Yes, so there's a selection of what we remember.
And I think there are really cool connection to higher level cognition here regarding consciousness, deciding and emotions like so those deciding what comes to consciousness and what gets stored in memory, which which are not trivial either.
So current state-of-the-art neural nets trained on large quantities of images or texts have some level of understanding of what explains those data sets, but it's very basic.
It's very low level, and it's not nearly as robust and abstract and general as our understandings.
Okay, so that doesn't tell us how to fix things, but I think it encourages us to think about how we can maybe train our neural nets differently so that they would focus, for example, on causal explanation, something that we don't do currently with neural net training.

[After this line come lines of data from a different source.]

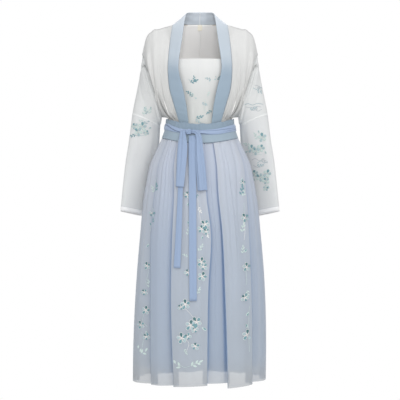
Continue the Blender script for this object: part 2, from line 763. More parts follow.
def stitched_points(edge, layer, tree, way):
    """A patch's edge, a ring inside it and its middle, each where a ray meets the cloth, or nothing."""
    centre = edge.mean(axis=0)
    placed = []
    for ring, rise in ((edge, 0.0), (centre + (edge - centre) * 0.55, 0.8), (centre[None], 1.0)):
        for x, z in ring:
            hit, normal, _, _ = tree.ray_cast(Vector((x, -FAR_OFF * way, z)), Vector((0, way, 0)))
            if hit is None:
                return []
            if normal.y * way > 0:
                normal = -normal
            placed.append(((x, z), hit + normal * (THREAD_LIFT * (1 + layer) + THREAD_RISE * rise)))
    heights = [spot.y for _, spot in placed]
    return [] if max(heights) - min(heights) > DEEPEST_STITCH else placed


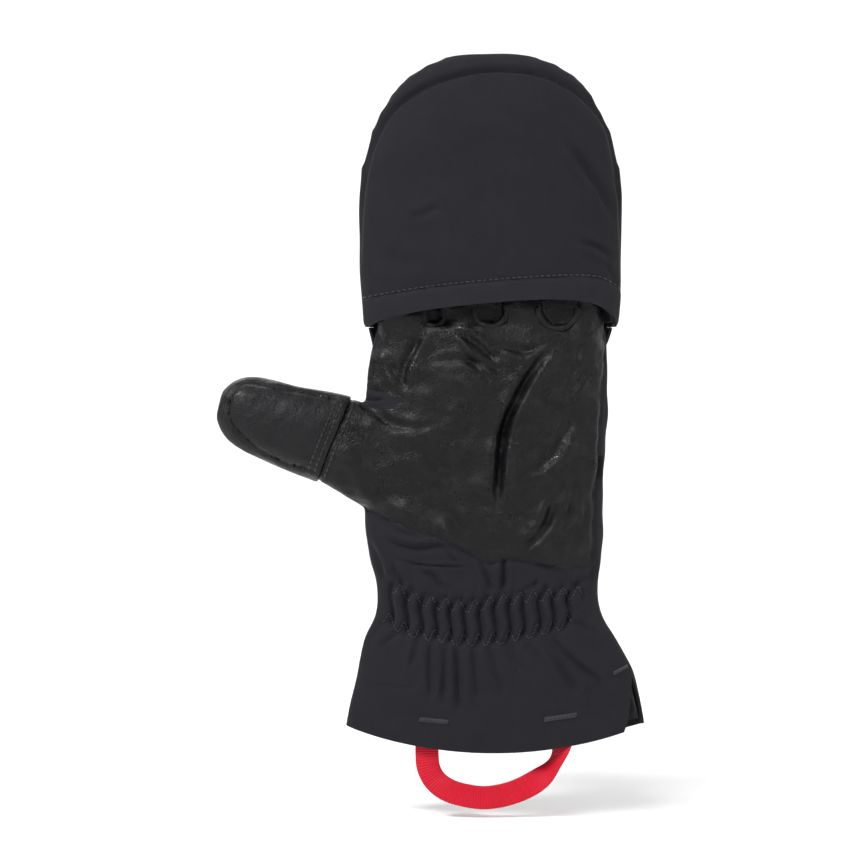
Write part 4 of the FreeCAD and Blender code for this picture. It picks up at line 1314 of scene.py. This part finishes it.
def make_studio():
    low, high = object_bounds()
    floor_z = low.z - 0.004
    reach, curve, sides = 2.6, 1.2, 96
    profile = [(reach * k / 12, 0.0) for k in range(1, 13)]
    profile += [(reach + curve * math.sin(a), curve * (1 - math.cos(a)))
                for a in np.linspace(0.1, math.pi / 2, 12)]
    profile += [(reach + curve, 3.2)]
    turns = np.arange(sides) / sides * 2 * math.pi
    rings = [[(r * math.cos(a), r * math.sin(a), floor_z + h) for a in turns] for r, h in profile]
    count = len(rings) * sides
    faces = grid_faces(len(rings), sides, True)
    faces += [(k, count, (k + 1) % sides) for k in range(sides)]
    floor = new_mesh("studio_floor", np.vstack([*rings, [(0, 0, floor_z)]]) / MM, faces)
    floor.data.shade_smooth()
    pale = Look("studio_floor", 0.9, Specular_IOR_Level=0.1)
    pale.set(pale.shader, Base_Color=pale.mixed(pale.noise(400), (0.9, 0.9, 0.9), (0.93, 0.93, 0.93)))
    floor.data.materials.append(pale.material)
    world = bpy.data.worlds.new("studio")
    world.use_nodes = True
    world.node_tree.nodes["Background"].inputs[0].default_value = (1, 1, 1, 1)
    world.node_tree.nodes["Background"].inputs[1].default_value = 0.62
    bpy.context.scene.world = world
    centre = (low + high) / 2
    for place, size, power in softboxes:
        light = bpy.data.lights.new("softbox", "AREA")
        light.shape, light.size, light.energy = "DISK", size, power
        add_lamp(light, centre + Vector(place), centre)
    sun = bpy.data.lights.new("top_light", "SUN")
    sun.energy, sun.angle = 1.5, math.radians(24)
    add_lamp(sun, centre + Vector((-0.5, -1.2, 1.3)), centre)


def add_lamp(light, place, target):
    lamp = bpy.data.objects.new(light.name, light)
    lamp.location = place
    lamp.rotation_mode = "QUATERNION"
    lamp.rotation_quaternion = (target - place).to_track_quat("-Z", "Y")
    bpy.context.scene.collection.objects.link(lamp)


def make_camera():
    low, high = cad_box
    centre = (low + high) / 2
    camera = bpy.data.cameras.new("camera")
    camera.lens, camera.sensor_width = 100, 36
    obj = bpy.data.objects.new("camera", camera)
    bpy.context.scene.collection.objects.link(obj)
    height = (high.z - low.z) * 1.14
    obj.location = centre + Vector((0, -height * camera.lens / camera.sensor_width, 0))
    obj.rotation_euler = (math.radians(90), 0, 0)
    bpy.context.scene.camera = obj
    bpy.context.scene.view_settings.view_transform = "Standard"


make_camera()
glove_surface, palm_piece, wrist_piece = make_glove()
make_forks(palm_piece)
make_hood()
make_loop()
make_threads(palm_piece, wrist_piece)
discard(glove_surface)
make_studio()

back_magnet = frame["nodes"]["back_magnet"].data
back_magnet.materials.clear()
back_magnet.materials.append(knit)
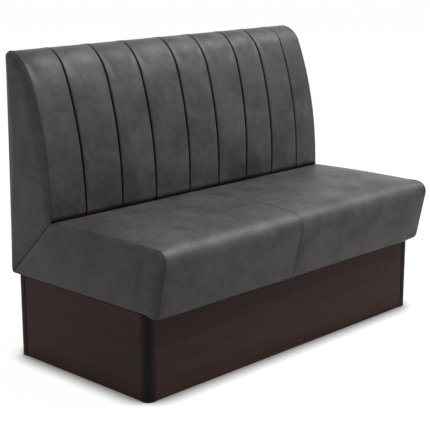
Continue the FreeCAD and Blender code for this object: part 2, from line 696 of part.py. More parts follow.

Also, one thing I'll talk about in my talk this afternoon is instead of learning separately from images and videos on one hand and from text on the other hand, we need to do a better job of jointly learning about language and about the world to which it refers so that both sides can help each other.
We need to have good world models in our neural nets for them to really understand sentences which talk about what's going on in the world.
And I think we need language input to help provide clues about what high level concepts like semantic concepts should be represented at the top levels of these neural nets.
In fact, there is evidence that the purely unsupervised learning of representations doesn't give rise to high-level representations that are as powerful as the ones we're getting from supervised learning.
And so the clues we're getting just with the labels, not even sentences, is already very powerful.
You elaborated slightly.
Of course, data sets and architectures are something you want to always play with, but I think the crucial thing is more the training objectives, the training frameworks.